Conflictividad y desarrollo

Eduardo Mayora Alvarado

En cuestiones de minería y de proyectos de energía, al igual que en lo que concierne a grandes infraestructuras, los inversores se fijan en varios aspectos para decidir si invierten o no en cualquiera de esos proyectos en las múltiples jurisdicciones en que pueden hacerlo. Uno de ellos es el problema de la conflictividad, sea motivada por cuestiones medioambientales, sociales, políticas o ideológicas.

En Guatemala la conflictividad ha aumentado notablemente desde que se aprobaron los Acuerdos de Paz y por eso no es de extrañarse que se nos considere uno de los países más conflictivos de Latinoamérica, cuando de invertir en este tipo de proyectos se trata. Es probable que los activistas que promueven las situaciones a que aquí me refiero, sea directa o indirectamente, consideren que, por consiguiente, sus esfuerzos han fructificado o van en la dirección correcta.

No estoy intentando establecer una correlación entre la aprobación de dichos acuerdos y el incremento de la conflictividad a que me refiero aquí, sino que empleo ese hito histórico como una especie de línea divisoria entre el tipo de motivaciones que debieran predominar antes y después. Supuestamente, durante el conflicto armado interno las hostilidades eran motivadas por objetivos ideológicos y eran uno de los medios para poner fin al régimen político existente. Hoy en día, supuestamente, también, las motivaciones debieran ser, principalmente, relativas a cuestiones apolíticas.

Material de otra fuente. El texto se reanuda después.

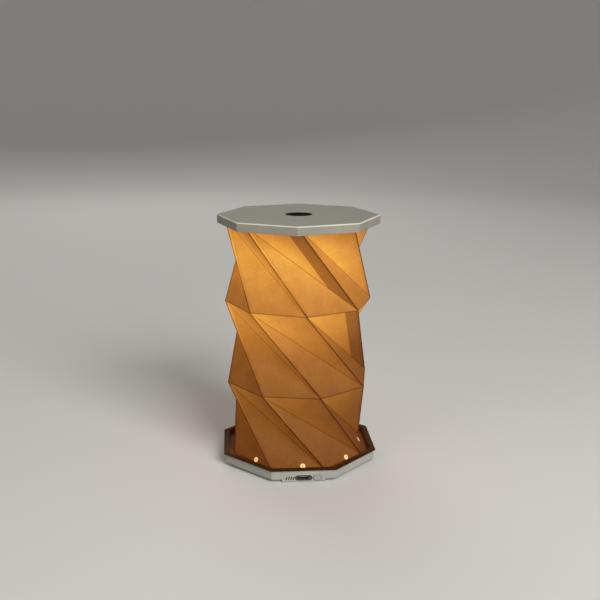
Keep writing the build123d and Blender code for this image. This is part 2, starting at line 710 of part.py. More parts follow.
def battery_cell():
    bottom = FLOOR_TOP + BATTERY_PAD
    half_x, half_y = BATTERY_LENGTH / 2, BATTERY_WIDTH / 2
    cell = block(
        (-half_x, half_x),
        (BATTERY_CENTRE_Y - half_y, BATTERY_CENTRE_Y + half_y),
        (bottom, bottom + BATTERY_THICKNESS),
    )
    return fillet(cell.edges().filter_by(Axis.Y), BATTERY_EDGE)


def battery_pad():
    half_x = BATTERY_LENGTH / 2 - BATTERY_PAD_INSET
    half_y = BATTERY_WIDTH / 2 - BATTERY_PAD_INSET
    return block(
        (-half_x, half_x),
        (BATTERY_CENTRE_Y - half_y, BATTERY_CENTRE_Y + half_y),
        (FLOOR_TOP, FLOOR_TOP + BATTERY_PAD),
    )


def control_board():
    half = BOARD_WIDTH / 2
    board = block((-half, half), (BOARD_Y, BOARD_BACK), (BOARD_BOTTOM, BOARD_TOP))
    notch = USB_WIDTH / 2 + BOARD_NOTCH_GAP
    notch_back = RECESS_Y + USB_LENGTH + BOARD_NOTCH_GAP
    board -= block((-notch, notch), (BOARD_Y, notch_back), (BOARD_BOTTOM, BOARD_TOP))
    middle = (notch_back + BOARD_BACK) / 2
    chip_z = (BOARD_TOP, BOARD_TOP + CHIP_HEIGHT)
    for x, size in ((0, CHIP_SIZE), (SMALL_CHIP_X, SMALL_CHIP_SIZE)):
        board += block((x - size / 2, x + size / 2), (middle - size / 2, middle + size / 2), chip_z)
    board += drum(COIL_DIAMETER, BOARD_TOP, BOARD_TOP + COIL_HEIGHT, (BUTTON_X, middle))
    for x in (BATTERY_PLUG_X, LED_PLUG_X):
        board += block(
            (x - PLUG_WIDTH / 2, x + PLUG_WIDTH / 2),
            (BOARD_BACK - PLUG_DEPTH, BOARD_BACK),
            (BOARD_TOP, BOARD_TOP + PLUG_HEIGHT),
        )
    return board


def usb_shell():
    outside = SlotOverall(USB_WIDTH, USB_HEIGHT)
    inside = SlotOverall(USB_WIDTH - 2 * USB_WALL, USB_HEIGHT - 2 * USB_WALL)
    back = RECESS_Y + USB_LENGTH
    shell = front_bar(outside, 0, (RECESS_Y, back), PORT_Z)
    return shell - front_bar(inside, 0, (RECESS_Y, back - USB_WALL), PORT_Z)


def port_bezel():
    """The dark trim on the floor of the recess, round the mouth of the socket."""
    outside = SlotOverall(PORT_RECESS_WIDTH - 2 * FIT, PORT_RECESS_HEIGHT - 2 * FIT)
    inside = SlotOverall(USB_WIDTH - 2 * USB_WALL, USB_HEIGHT - 2 * USB_WALL)
    y = (RECESS_Y - BEZEL_THICKNESS, RECESS_Y)
    return front_bar(outside, 0, y, PORT_Z) - front_bar(inside, 0, y, PORT_Z)


def usb_tongue():
    back = RECESS_Y + USB_LENGTH - USB_WALL
    half = TONGUE_WIDTH / 2
    z = (PORT_Z - TONGUE_HEIGHT / 2, PORT_Z + TONGUE_HEIGHT / 2)
    return block((-half, half), (back - TONGUE_LENGTH, back), z)


def tact_switch():
    half = SWITCH_WIDTH / 2
    front = PLUNGER_Y + PLUNGER_LENGTH
    body = block(
        (BUTTON_X - half, BUTTON_X + half),
        (front, front + SWITCH_DEPTH),
        (BOARD_TOP, BOARD_TOP + SWITCH_HEIGHT),
    )
    middle = BOARD_TOP + SWITCH_HEIGHT / 2
    plunger = block(
        (BUTTON_X - PLUNGER_WIDTH / 2, BUTTON_X + PLUNGER_WIDTH / 2),
        (PLUNGER_Y, front),
        (middle - PLUNGER_HEIGHT / 2, middle + PLUNGER_HEIGHT / 2),
    )
    return body + plunger


def power_button():
    front = FACE_Y - BUTTON_PROUD
    flange_back = BUTTON_FLANGE_Y + BUTTON_FLANGE
    cap = front_bar(SlotOverall(BUTTON_WIDTH, BUTTON_HEIGHT), BUTTON_X, (front, flange_back), PORT_Z)
    cap = fillet(cap.faces().sort_by(Axis.Y)[0].edges(), BUTTON_EDGE)
    flange = SlotOverall(BUTTON_FLANGE_WIDTH, BUTTON_HEIGHT)
    button = cap + front_bar(flange, BUTTON_X, (BUTTON_FLANGE_Y, flange_back), PORT_Z)
    middle = BOARD_TOP + SWITCH_HEIGHT / 2
    pusher = block(
        (BUTTON_X - PUSHER_WIDTH / 2, BUTTON_X + PUSHER_WIDTH / 2),
        (flange_back, PUSHER_END),
        (middle - PUSHER_HEIGHT / 2, middle + PUSHER_HEIGHT / 2),
    )
    return button + pusher


def light_guide():
    plate = block(
        (LIGHT_X - LIGHT_PLATE_WIDTH / 2, LIGHT_X + LIGHT_PLATE_WIDTH / 2),
        (WALL_Y, WALL_Y + LIGHT_PLATE_THICKNESS),
        (PORT_Z - LIGHT_PLATE_HEIGHT / 2, PORT_Z + LIGHT_PLATE_HEIGHT / 2),
    )
    for bar in light_bars(LIGHT_BAR_WIDTH, LIGHT_BAR_LENGTH, (FACE_Y + FIT, WALL_Y)):
        plate += bar
    return plate


def wire(points):
    """A round wire along straight runs that tangent arcs join, each arc as large as its runs allow.
    Returns the solid and the arcs' radii."""
    points = [Vector(*p) for p in points]
    runs = [b - a for a, b in zip(points, points[1:])]
    radii = []
    for one, other in zip(runs, runs[1:]):
        half_turn = math.radians(one.get_angle(other)) / 2
        radii.append(0.45 * min(one.length, other.length) / math.tan(half_turn))
    path = FilletPolyline(*points, radius=radii)
    start = Plane(origin=points[0], z_dir=runs[0])
    return sweep(start * Circle(WIRE_DIAMETER / 2), path=path), radii


def lead_pair(routes):
    solids = []
    for route in routes:
        solid, radii = wire(route)
        print("wire radii", [round(r, 1) for r in radii])
        solids.append(solid)
    return solids


def battery_leads():
    """Two wires from the front edge of the cell to their plug on the control board."""
    start_y = BATTERY_CENTRE_Y - BATTERY_WIDTH / 2
    way = BOARD_BACK - start_y
    first, second, third = [start_y + way * share for share in BATTERY_LEAD_RUNS]
    cell_z = FLOOR_TOP + BATTERY_PAD + BATTERY_THICKNESS / 2
    plug_z = BOARD_TOP + PLUG_HEIGHT / 2
    routes = []
    for side in (-1, 1):
        aside = side * WIRE_PITCH / 2
        start_x, end_x = BATTERY_LEAD_X + aside, BATTERY_PLUG_X + aside
        between_x = end_x + (start_x - end_x) * BATTERY_LEAD_SIDE
        routes.append(
            [
                (start_x, start_y, cell_z),
                (start_x, first, cell_z),
                (between_x, second, (cell_z + plug_z) / 2),
                (end_x, third, plug_z),
                (end_x, BOARD_BACK, plug_z),
            ]
        )
    return lead_pair(routes)


def led_leads():
    """Two wires from the control board to the plug under the light board."""
    low_z = BOARD_TOP + PLUG_HEIGHT / 2
    high_z = LED_BOARD_BOTTOM - PLUG_HEIGHT / 2
    way = LED_PLUG_Y - BOARD_BACK
    first, second = [BOARD_BACK + way * share for share in LED_LEAD_RUNS]
    routes = []
    for side in (-1, 1):
        x = LED_PLUG_X + side * WIRE_PITCH / 2
        routes.append(
            [
                (x, BOARD_BACK, low_z),
                (x, first, low_z),
                (x, second, high_z),
                (x, LED_PLUG_Y, high_z),
            ]
        )
    return lead_pair(routes)


# Lid

def lid_shell():
    lid = octagon_prism(LID_ACROSS, LID_TURN, SKIRT_BOTTOM, LID_TOP)
    lid = fillet(lid.edges().filter_by(Axis.Z), LID_CORNER)
    lid = fillet(lid.faces().sort_by(Axis.Z)[0].edges(), LID_LOWER_EDGE)
    lid = chamfer(lid.faces().sort_by(Axis.Z)[-1].edges(), LID_UPPER_EDGE)
    lid -= octagon_prism(LID_ACROSS - 2 * LID_WALL, LID_TURN, SKIRT_BOTTOM, CEILING)
    disc_bottom = LID_TOP - LID_DISC_HEIGHT - FIT
    boss_diameter = LID_DISC_DIAMETER + 2 * LID_BOSS_WALL
    lid += drum(boss_diameter, disc_bottom - LID_BOSS_FLOOR, CEILING)
    rib_reach = CLAMP_BORE / 2 - CLAMP_PAD_DIAMETER
    for k in range(SIDES):
        rib = block(
            (boss_diameter / 2 - LID_RIB, rib_reach),
            (-LID_RIB / 2, LID_RIB / 2),
            (CEILING - LID_RIB_HEIGHT, CEILING),
        )
        lid += Rot(0, 0, LID_TURN - 90 + SIDE_ANGLE * k) * rib
    for centre in CLAMP_SCREW_SPOTS:
        lid += drum(CLAMP_PAD_DIAMETER, CEILING - PAPER, CEILING, centre)
    lid -= drum(LID_DISC_DIAMETER + 2 * HOLE_GAP, disc_bottom, LID_TOP)
    screw_tip = CEILING - PAPER - CLAMP_THICKNESS + CLAMP_SCREW_LENGTH
    for centre in CLAMP_SCREW_SPOTS:
        lid -= drum(
            CLAMP_SCREW_DIAMETER + 2 * HOLE_GAP, CEILING - PAPER, screw_tip + FIT, centre
        )
    return lid


def lid_disc():
    disc_bottom = LID_TOP - LID_DISC_HEIGHT - FIT
    disc = drum(LID_DISC_DIAMETER, disc_bottom, disc_bottom + LID_DISC_HEIGHT)
    return chamfer(disc.edges().filter_by(GeomType.CIRCLE), LID_DISC_EDGE)


def lid_clamp_ring():
    """Presses the upper collar of the paper to the lid. It stays inside the leaning top facets."""
    top = CEILING - PAPER
    bottom = top - CLAMP_THICKNESS
    drawn_in = (PAPER + CLAMP_THICKNESS) * math.tan(math.radians(TOP_LEAN))
    drawn_in += leaning(PAPER + PAPER_GAP, TOP_LEAN)
    across = 2 * (SHADE_RADIUS / TO_CORNER - drawn_in)
    ring = octagon_prism(across, LID_TURN, bottom, top)
    ring -= octagon_prism(CLAMP_BORE, LID_TURN, bottom, top)
    for centre in CLAMP_SCREW_SPOTS:
        ring -= drum(CLAMP_SCREW_DIAMETER + 2 * HOLE_GAP, bottom, top, centre)
    return ring


def lid_screws():
    head_foot = CEILING - PAPER - CLAMP_THICKNESS - CLAMP_SCREW_HEAD_HEIGHT
    length = CLAMP_SCREW_HEAD_HEIGHT + CLAMP_SCREW_LENGTH
    return [
        screw(
            CLAMP_SCREW_DIAMETER,
            CLAMP_SCREW_HEAD,
            CLAMP_SCREW_HEAD_HEIGHT,
            length,
            head_foot,
            centre,
        )
        for centre in CLAMP_SCREW_SPOTS
    ]


PIECES = {
    "base_tray": base_tray,
    "rubber_feet": rubber_feet,
    "tray_screws": tray_screws,
    "deck_plate": deck_plate,
    "shade_foot_ring": shade_foot_ring,
    "foot_ring_screws": foot_ring_screws,
    "shade_eyelets": shade_eyelets,
    "diffuser": diffuser,
    "led_board": led_board,
    "led_chips": led_chips,
    "base_magnet": base_magnet,
    "battery_cell": battery_cell,
    "battery_pad": battery_pad,
    "control_board": control_board,
    "usb_shell": usb_shell,
    "port_bezel": port_bezel,
    "usb_tongue": usb_tongue,
    "tact_switch": tact_switch,
    "light_guide": light_guide,
    "battery_leads": battery_leads,
    "led_leads": led_leads,
    "power_button": power_button,
    "paper_shade": paper_shade,
    "lid_shell": lid_shell,
    "lid_disc": lid_disc,
    "lid_clamp_ring": lid_clamp_ring,
    "lid_screws": lid_screws,
}

os.makedirs("parts", exist_ok=True)
for name, make in PIECES.items():
    made = make()
    group = made if isinstance(made, list) else [made]
    solids = [solid for shape in group for solid in shape.solids()]
    export_step(Compound(children=solids), f"parts/{name}.step")

print("lid travel", round(LID_TRAVEL, 3), "closing turn", round(CLOSING_TURN, 3))
print("height", round(LID_TOP, 3), "foot lean", round(FOOT_LEAN, 2), "top lean", round(TOP_LEAN, 2))
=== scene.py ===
import math

import bmesh
import bpy
from mathutils import Euler, Matrix, Vector


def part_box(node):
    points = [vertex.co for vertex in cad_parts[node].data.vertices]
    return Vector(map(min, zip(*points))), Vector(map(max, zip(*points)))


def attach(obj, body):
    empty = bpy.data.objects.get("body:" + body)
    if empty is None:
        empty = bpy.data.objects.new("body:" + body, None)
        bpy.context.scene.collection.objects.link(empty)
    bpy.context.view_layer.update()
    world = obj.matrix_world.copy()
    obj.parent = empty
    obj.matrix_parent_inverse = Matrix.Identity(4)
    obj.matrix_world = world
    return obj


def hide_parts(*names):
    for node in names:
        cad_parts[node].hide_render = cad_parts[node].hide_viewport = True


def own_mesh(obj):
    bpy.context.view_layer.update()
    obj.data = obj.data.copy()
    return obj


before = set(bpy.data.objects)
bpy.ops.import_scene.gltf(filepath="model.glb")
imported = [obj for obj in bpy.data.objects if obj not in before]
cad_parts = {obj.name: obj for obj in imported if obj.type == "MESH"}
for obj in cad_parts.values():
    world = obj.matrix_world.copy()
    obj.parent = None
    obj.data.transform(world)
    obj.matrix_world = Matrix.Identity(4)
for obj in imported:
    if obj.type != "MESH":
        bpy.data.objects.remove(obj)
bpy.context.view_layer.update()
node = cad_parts

# What the camera sees: the lamp from the front and a little to its left, from above the lid.
CAMERA_PLACE = (-0.0532, -0.6926, 0.3006)
CAMERA_HEADING = math.radians(-4.503)
CAMERA_PITCH = math.radians(-13.707)
CAMERA_ROLL = math.radians(0.224)
CAMERA_LENS = 52.92
SENSOR = 36.0
NEAREST_SEEN = 0.01

lens = bpy.data.cameras.new("camera")
lens.sensor_fit = "HORIZONTAL"
lens.sensor_width = SENSOR
lens.lens = CAMERA_LENS
lens.clip_start = NEAREST_SEEN
camera = bpy.data.objects.new("camera", lens)
camera.location = CAMERA_PLACE
camera.rotation_euler = (
    Euler((math.radians(90) + CAMERA_PITCH, 0, CAMERA_HEADING)).to_matrix()
    @ Matrix.Rotation(CAMERA_ROLL, 3, "Z")
).to_euler()
bpy.context.scene.collection.objects.link(camera)
bpy.context.scene.camera = camera


# Base tray: an octagonal tray moulded in warm grey plastic, with a fine matt texture from its mould.
# The block round the charging socket is moulded with it at the front.
TRAY_COLOUR = (0.47, 0.46, 0.41)
MOULD_GRAIN = {"size": 0.00035, "depth": 0.00002}
MOULD_MOTTLE = {"size": 0.018, "amount": 0.06}
MOULD_ROUGHNESS = {"size": 0.018, "low": 0.44, "high": 0.58}
NOISE_RANGE = (0.3, 0.7)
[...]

El “éxito” del movimiento o del activismo “anti-proyectos”, en cualquier caso, es innegable. Guatemala se ha convertido en un país de alto riesgo en este contexto y, en igualdad de circunstancias, los inversores que pudieran haber invertido en hidroeléctricas, en minas, en empresas de la agroindustria, en grandes infraestructuras, etcétera, probablemente lo harán en otros sitios.

Sin embargo, ¿a dónde conduce el “éxito” del movimiento anti-proyectos? Eso depende de varios factores, ninguno de los cuales es favorable, paradójicamente, para las comunidades que se involucran en los conflictos. Simple y sencillamente, cuando la empresa se cansa y se va o cuando desiste del proyecto que fuere, el vacío que queda sigue igual. No hay nuevos empleos, no hay contratistas, no hay impuestos ni el aspecto productivo del proyecto como tal. Las reformas legislativas que algunos han propuesto, que van desde el incremento de las regalías por las explotaciones mineras hasta la nacionalización del sub-sector eléctrico, difícilmente se resolverían o implementarían en el corto plazo o del modo como a cada grupo de activistas pudiera satisfacer.

Y esto pone de manifiesto por qué este tipo de cuestiones debiera resolverse por los cauces del proceso político, en lugar de las vías de hecho que, generalmente, desembocan en acontecimientos violentos. Es imposible que las leyes satisfagan las preferencias de todos; muchas veces, ni siquiera de la mayoría en un momento determinado. Las leyes van acompañadas del atributo de la coercibilidad precisamente porque todos no siempre están dispuestos a cumplirlas. Y esa es una de las funciones principales del Estado: hacer valer las leyes. Cuando el Estado “negocia” o “dialoga” sobre la observancia de la Ley, el sistema en su conjunto pierde su lógica interna.